Sophie Warny , an assistant professor of geology and
geophysics at Louisiana State University , found the first
indication of the warm period while studying samples from
the project last year. One sample, she said in a press
release, stood out as a complete anomaly.
First I thought it was a mistake, that it was a
sample from another location, not Antarctica, because
of the unusual abundance in microscopic fossil cysts of
marine algae called dinoflagellates. But it turned out
not to be a mistake, it was just an amazingly rich layer,
Warny said.
ANDRILL took two sediment cores near the U.S. Antarctic
Programs McMurdo Station over two successive field
seasons beginning in 2006. The $30 million ANDRILL program
was one of the premiere projects of the International
Polar Year , a two-year scientific campaign that officially
ended in March 2009. The National Science Foundation (NSF)
funded about two-third of the program, with international
partners New Zealand, Italy and Germany funding the remainder.
The microscopic fossils were found in unusual abundance
in a two-meter-thick layer from the 2007 core of seafloor
sediments that measured more than 1,100 meters long.
We all analyzed the new samples and saw a 2,000-fold
increase in two species of fossil dinoflagellate cysts,
a five-fold increase in freshwater algae and up to an
80-fold increase in terrestrial pollen, Warny said.
Together, these shifts in the microfossil assemblages
represent a relatively short period of time during which
Antarctica became abruptly much warmer.
This apparent bloom of life in Antarctica occurred during
a generally warm time referred to as the Mid-Miocene Climatic
Optimum, according to the scientists. This was a time
when global temperatures were warmer than at present.
It could serve as an analogue to how the ice sheets of
today may respond to warming temperatures in the coming
century.
This event will lead to a better understanding
of global connections and climate forcing, said
David Harwood , professor of geosciences at the University
of Nebraska-Lincoln and research director for ANDRILLs
Science Management Office. In other words, it will
provide a better understanding of how external factors
imposed fluctuations in Earths climate system.
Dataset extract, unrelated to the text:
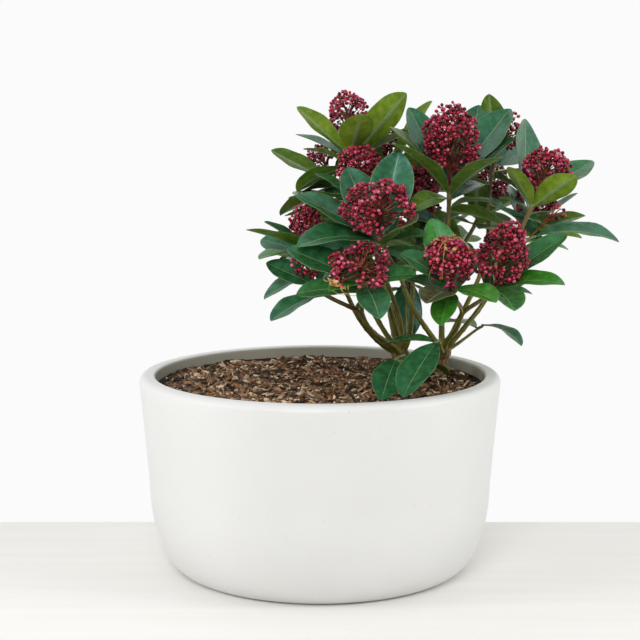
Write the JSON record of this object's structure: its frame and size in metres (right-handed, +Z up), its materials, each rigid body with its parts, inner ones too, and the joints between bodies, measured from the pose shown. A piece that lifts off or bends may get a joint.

ANDRILL scientists say these findings corroborate and
expand evidence for lakes and vegetation farther inland
in the nearby McMurdo Dry Valleys . In that separate study,
also funded by the NSF, scientists discovered the last
traces of tundra in the form of fossilized plants and
insects.
That research team headed by David Marchant ,
an earth scientist at Boston University , and Allan Ashworth
and Adam Lewis , geoscientists at North Dakota State University
concluded from fossilized evidence that the climate
cooled abruptly about 14 million years ago. Their findings
appeared in the Aug. 4, 2008 edition of the Proceedings
of the National Academy of Sciences.
Earlier this year, ANDRILL scientists published two papers
in the journal Nature, including one that suggested even
a slight rise in atmospheric concentrations of carbon
dioxide, one of the gases that drives global warming,
affects the stability of the West Antarctic Ice Sheet
(WAIS). The ice sheet contains enough ice to raise sea
level by about six meters.
The evidence from the 2006 core, nearly 1,300 meters
long, traveled back in time to the Pliocene era, roughly
2 million to 5 million years ago. During that era, Antarctica
was also warmer than today, and atmospheric carbon dioxide
levels were higher. Data from the core indicate the ice
sheet advanced and retreated numerous times in response
to climate changes.
Geological archives, such as the ANDRILL core,
highlight the risk that a significant body of permanent
Antarctic ice could be lost within the next century as
Earths climate continues to warm, said Tim
Naish , director of Victoria University of Wellington's
Antarctic Research Centre and co-chief scientist during
the first ANDRILL field season.
Based on ANDRILL data combined with computer models
of ice sheet behavior, collapse of the entire WAIS is
likely to occur on the order of 1,000 years, but recent
studies show that melting has already begun, said
Naish when Nature published the papers in March 2009.